30 June 2020
To better understand what working on COVID-19 during the pandemic entails, we have interviewed RECOVER project member Melanie Hoste about her role in the project and day-to-day activities.
What is your role within RECOVER/in the COVID-19 pandemic and what it entails?
Could you tell us a little bit about the project/work you’re involved in?
- The social science team is carrying out a number of qualitative studies one of which is called RECOVER-Qual. This research aims to understand the experiences of patients and healthcare professionals in primary care settings in the context of COVID-19 across 8 different European countries.
- I am currently focused on analysing patients’ experiences who present themselves in primary care with COVID-19 symptoms.
- Experiences of patients are captured via interviews. Usually these interviews are done face-to-face but because of the pandemic, we have to rely on telephone or video interviews. The interviews are done in the local language of the country before they are transcribed, translated in English, and sent to me.
- These interviews are semi-structured which means that we have a general guideline of topics that we as researchers like to ask from the interviewees rather than a strict question sheet we have to follow. In this study, the types of questions that are asked to patients involve: their experiences when consulting a GP; how they felt when they were sick; what were some of the difficulties they faced during the pandemic; how did they manage those difficulties; how they took care of themselves and their mental health, etc.
- As soon as I get the English translation of the patients’ interviews, I carry out an analytical process on the interviews called coding. Coding in social science and qualitative research basically means identifying themes and relationships that exist in the data, in this case, the interviews. We usually use a software called NVivo that helps us label, map out, and organise themes and concepts, all in an effort to gain an in-depth understanding of human experiences.

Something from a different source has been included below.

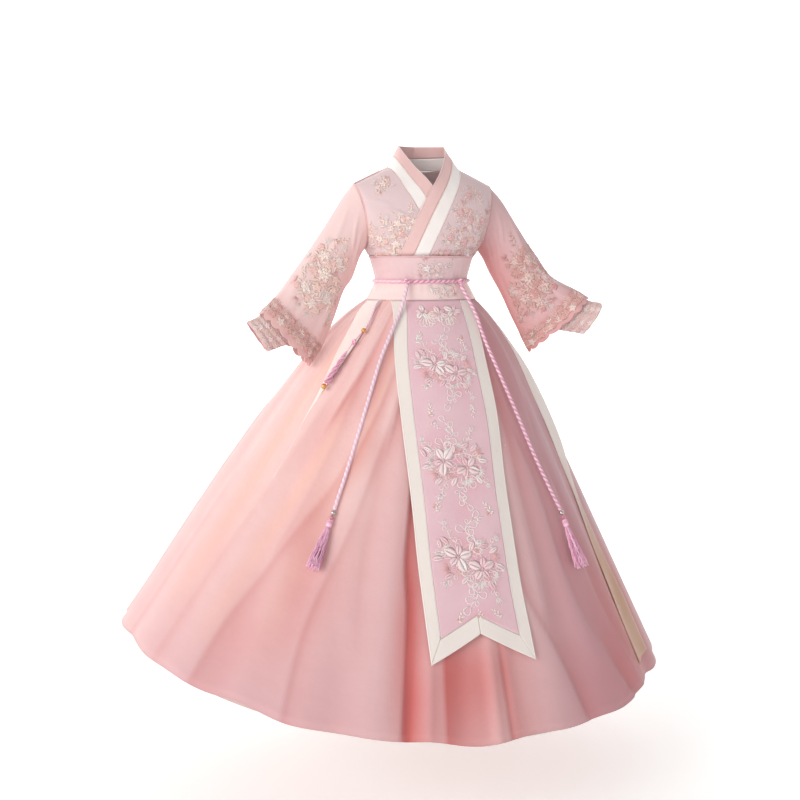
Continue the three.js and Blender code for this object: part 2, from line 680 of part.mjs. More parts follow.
// Free ends of the belt cord, from under the knots to the silver beads.
const BELT_END_RIGHT = [
  [-48.4, -70.4, -195.6],
  [-54, -79, -207],
  [-61, -88, -223],
  [-71, -96, -244],
  [-87, -111, -268],
  [-103, -124, -295],
  [-118, -135, -323],
  [-129, -144, -348],
  [-156, -165, -414],
  [-194, -195, -503],
  [-223, -217, -566],
];
const BELT_END_LEFT = [
  [53.4, -67.4, -195.6],
  [58, -76, -209],
  [65, -83, -225],
  [73, -97, -249],
  [76, -115, -275],
  [82, -131, -303],
  [102, -149, -359],
  [125, -162, -418],
  [149, -178, -484],
  [175, -193, -547],
  [195, -204, -592],
];
// Where the beads and tassels hang on below the cords.
const TASSEL_RIGHT = [
  [-223, -217, -566],
  [-230, -223, -580],
  [-249, -241, -619],
  [-268, -252, -652],
  [-284, -262, -682],
];
const TASSEL_LEFT = [
  [195, -204, -592],
  [198, -213, -609],
  [211, -235, -659],
  [222, -248, -695],
  [228, -256, -719],
];
const PENDANT_CORD = [
  [-93.7, -46.4, -224],
  [-102, -55, -230],
  [-111, -66, -243],
  [-121, -77, -259],
  [-128, -82, -267],
];
const PENDANT_DROP = [
  [-128, -82, -267],
  [-135, -86, -275],
  [-148, -89, -287],
  [-170, -96, -312],
  [-194, -104, -344],
  [-214, -108, -371],
  [-229, -111, -392],
];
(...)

In the context of COVID-19, what are some of things you’ve found easy/challenging to work with?
Easy to work with?
- People that we’re working with are helpful and willing to participate in qualitative studies.
Challenging to work with?
- The limited physical contact/in-person contact with others as qualitative research usually has that element of being able to interact with your participants.
What is the expected impact of the work you’re doing?
- Social science research on epidemics and pandemics is multi-faceted and there are many types of elements it can research for instance: understanding human experiences and its relation to the disease, the impact it can have on behaviour, the sociocultural influences on health practices, the political and economic dimensions that come with outbreaks, to name a few.
- In this particular study, by understanding patients’ perceptions of COVID-19 from primary care, it can help inform decision makers on what patients really experience and face. In this way, for future health emergencies, they can keep in mind what has work and what didn’t work, and patients’ concerns relating to standard of care in primary care sites.
About Melanie Hoste
Melanie is a PhD Student at the department of Family Medicine and Population Health (FAMPOP) and the Laboratory of Medical Microbiology at the University of Antwerp.
Melanie studied Biochemistry and Social and Cultural Anthropology before working as a communications manager for different EU-funded projects focused on infectious diseases and coordinated at the University of Antwerp. She has an interest in medical anthropology around epidemics and pandemics and her PhD research will be focused on COVID-19 and infections in primary care. She is involved in the social science work of RECOVER where patients with COVID-19 are being interviewed from primary care on their experiences with the virus and having consultations with their primary healthcare practitioner during times of a pandemic.
Melanie is also involved in VALUE-Dx where she will be capturing experiences of patients and healthcare professionals in primary care in using diagnostics that test for respiratory infections for a clinical trial.